Performance evaluation of ferro-fluids flooding in enhanced oil recovery operations based on machine learning

Abstract

The process of enhanced oil recovery (EOR) and core flooding involves various challenges such as preserving cores, configuring experiment setup, scaling from the laboratory to the field, interpreting experimental data, handling interactions between multiple EOR agents, and performing cost-effective evaluations. However, recent advancements in artificial intelligence and deep learning have facilitated the prediction of EOR efficiency, simplifying the process while saving time and money - two vital aspects of petroleum engineering. This study employed deep learning to determine the impact of ferro-fluids on EOR efficiency, which reduces excessive laboratory analysis costs and saves time.
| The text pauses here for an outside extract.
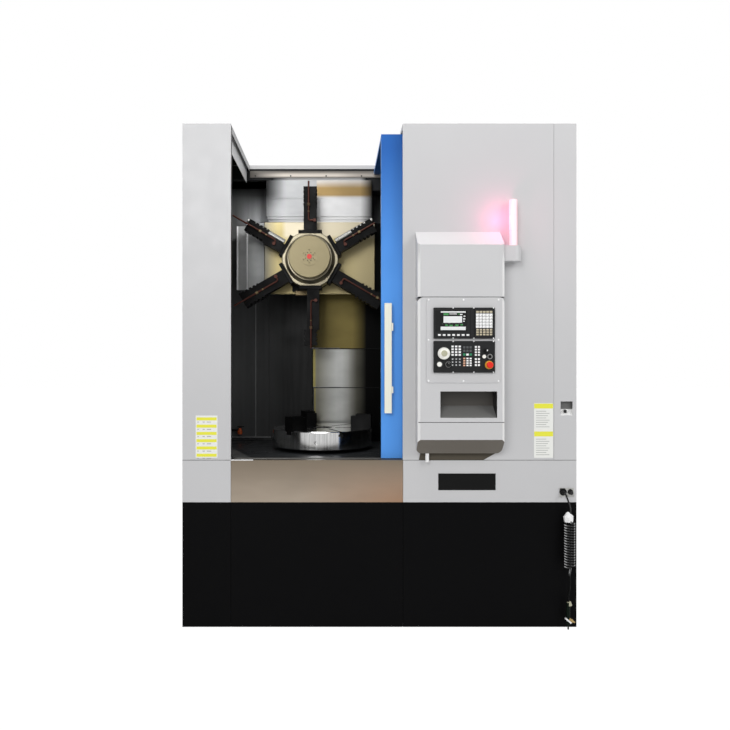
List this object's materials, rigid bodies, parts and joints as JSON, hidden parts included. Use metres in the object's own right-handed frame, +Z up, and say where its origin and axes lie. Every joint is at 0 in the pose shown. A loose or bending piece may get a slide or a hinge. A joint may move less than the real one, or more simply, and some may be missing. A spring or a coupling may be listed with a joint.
{
  "type": "vertical turning centre with sliding door",
  "caption": "CNC vertical lathe for drums and discs: enclosure with sliding door, polygonal tool turret on a saddle, jaw chuck and control pendant.",
  "frame": {"origin": "on the floor under the middle of the enclosure's footprint", "axes": "+Z up, +X to the right seen from the front, the front faces -Y"},
  "size_m": [2.74, 2.506, 3.5],
  "materials": {
    "grey_paint": "satin",
    "black_paint": "satin",
    "blue_paint": "gloss",
    "cream_paint": "gloss",
    "inner_paint": "satin",
    "casting_paint": "painted",
    "stainless": "brushed",
    "cover_steel": "brushed",
    "machined_steel": "machined",
    "dark_steel": "blackened",
    "copper": "polished",
    "black_plastic": "fine texture",
    "white_plastic": "smooth",
    "red_plastic": "smooth",
    "lamp": "translucent",
    "window_glass": "clear",
    "hose": "smooth",
    "gun_body": "smooth"
  },
  "bodies": {
    "machine": {"base_casting": "casting_paint", "base_skirts": "black_paint", "grey_aprons": "grey_paint", "stainless_apron": "stainless", "left_pillar": "grey_paint", "front_panel": "grey_paint", "corner_panel": "grey_paint", "outer_panels": "grey_paint", "roof": "grey_paint", "column": "casting_paint", "floor_pan": "inner_paint", "inner_walls": "inner_paint", "door_sill": "stainless", "top_beam": "inner_paint", "door_top_rail": "stainless", "lower_cover_fixed": "cover_steel", "upper_cover_fixed": "cover_steel", "spindle_housing": "dark_steel", "pendant_hood": "grey_paint", "pendant_box": "grey_paint", "control_plate": "grey_paint", "screen_unit": "black_plastic", "operator_panel": "black_plastic", "stack_bracket": "grey_paint", "stack_light": "lamp", "latch": "grey_paint", "air_socket": "machined_steel", "air_hose_lead": "hose", "air_hose_coil": "hose", "air_hose_tail": "hose", "air_gun": "gun_body"},
    "door": {"door_panel": "blue_paint", "door_lid": "blue_paint", "door_window": "window_glass", "door_handle": "cream_paint"},
    "z_saddle": {"saddle": "casting_paint", "lower_cover_top": "cover_steel", "upper_cover_low": "cover_steel", "cross_cover_ends": "cover_steel"},
    "lower_cover": {"lower_cover_mid": "cover_steel"},
    "upper_cover": {"upper_cover_mid": "cover_steel"},
    "x_slide": {"cross_slide": "machined_steel", "turret_housing": "dark_steel"},
    "left_cover": {"cross_cover_left": "cover_steel"},
    "right_cover": {"cross_cover_right": "cover_steel"},
    "turret": {"turret_disc": "machined_steel", "turret_cap": "machined_steel", "tool_holders": "dark_steel", "tool_bars": "machined_steel", "coolant_pipes": "copper"},
    "chuck": {"chuck_body": "machined_steel"},
    "jaw_a": {"jaw_1": "dark_steel"},
    "jaw_b": {"jaw_2": "dark_steel"},
    "jaw_c": {"jaw_3": "dark_steel"},
    "handwheel": {"handwheel": "white_plastic"},
    "override_knob": {"override_knob": "black_plastic"},
    "emergency_stop": {"emergency_stop": "red_plastic"}
  },
  "joints": [
    {"name": "door_slide", "type": "slide", "parent": "machine", "child": "door", "axis": [1, 0, 0], "range_m": [-1.065, 0]},
    {"name": "z_slide", "type": "slide", "parent": "machine", "child": "z_saddle", "axis": [0, 0, 1], "range_m": [-0.5, 0]},
    {"name": "lower_cover_slide", "type": "slide", "parent": "machine", "child": "lower_cover", "axis": [0, 0, 1], "range_m": [-0.25, 0]},
    {"name": "upper_cover_slide", "type": "slide", "parent": "machine", "child": "upper_cover", "axis": [0, 0, 1], "range_m": [-0.25, 0]},
    {"name": "x_slide", "type": "slide", "parent": "z_saddle", "child": "x_slide", "axis": [1, 0, 0], "range_m": [0, 0.5]},
    {"name": "left_cover_slide", "type": "slide", "parent": "z_saddle", "child": "left_cover", "axis": [1, 0, 0], "range_m": [0, 0.25]},
    {"name": "right_cover_slide", "type": "slide", "parent": "z_saddle", "child": "right_cover", "axis": [1, 0, 0], "range_m": [0, 0.25]},
    {"name": "turret_index", "type": "hinge", "parent": "x_slide", "child": "turret", "pos_m": [-0.511, -0.325, 2.663], "axis": [0, 1, 0], "continuous": true},
    {"name": "spindle", "type": "hinge", "parent": "machine", "child": "chuck", "pos_m": [-0.416, -0.35, 1.2], "axis": [0, 0, 1], "continuous": true},
    {"name": "jaw_a_slide", "type": "slide", "parent": "chuck", "child": "jaw_a", "axis": [0.9903, -0.1392, 0], "range_m": [-0.09, 0]},
    {"name": "jaw_b_slide", "type": "slide", "parent": "chuck", "child": "jaw_b", "axis": [-0.3746, 0.9272, 0], "range_m": [-0.09, 0]},
    {"name": "jaw_c_slide", "type": "slide", "parent": "chuck", "child": "jaw_c", "axis": [-0.6157, -0.788, 0], "range_m": [-0.09, 0]},
    {"name": "handwheel_turn", "type": "hinge", "parent": "machine", "child": "handwheel", "pos_m": [0.421, -1.32, 1.9], "axis": [0, 1, 0], "continuous": true},
    {"name": "override_turn", "type": "hinge", "parent": "machine", "child": "override_knob", "pos_m": [0.453, -1.32, 1.826], "axis": [0, 1, 0], "range_deg": [-135, 135]},
    {"name": "stop_press", "type": "slide", "parent": "machine", "child": "emergency_stop", "axis": [0, 1, 0], "range_m": [0, 0.006], "stiffness_N_per_m": 600}
  ],
  "couplings": [
    {"joint": "lower_cover_slide", "follows": "z_slide", "ratio": 0.5},
    {"joint": "upper_cover_slide", "follows": "z_slide", "ratio": 0.5},
    {"joint": "left_cover_slide", "follows": "x_slide", "ratio": 0.5},
    {"joint": "right_cover_slide", "follows": "x_slide", "ratio": 0.5},
    {"joint": "jaw_b_slide", "follows": "jaw_a_slide", "ratio": 1},
    {"joint": "jaw_c_slide", "follows": "jaw_a_slide", "ratio": 1}
  ]
}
The findings may aid in optimizing injectable materials for future EOR projects. Four machine learning (ML) algorithms were utilized to predict the efficacy of ferro-fluids in carbonate and sandstone core flooding: support vector machine (SVM) for classification, multilayer perceptron (MLP), radial basis function (RBF), artificial neural network (ANN), and adaptive neuro-fuzzy inference system (ANFIS) for regression. The models were trained initially, followed by creating a set of validating measurements through classification to determine the regression trend of ferro-fluids. The SVM accurately classified all data points and the resulting regressions were satisfactory, with MLP and ANFIS producing R2 values of 0.9957 and 0.9922, respectively.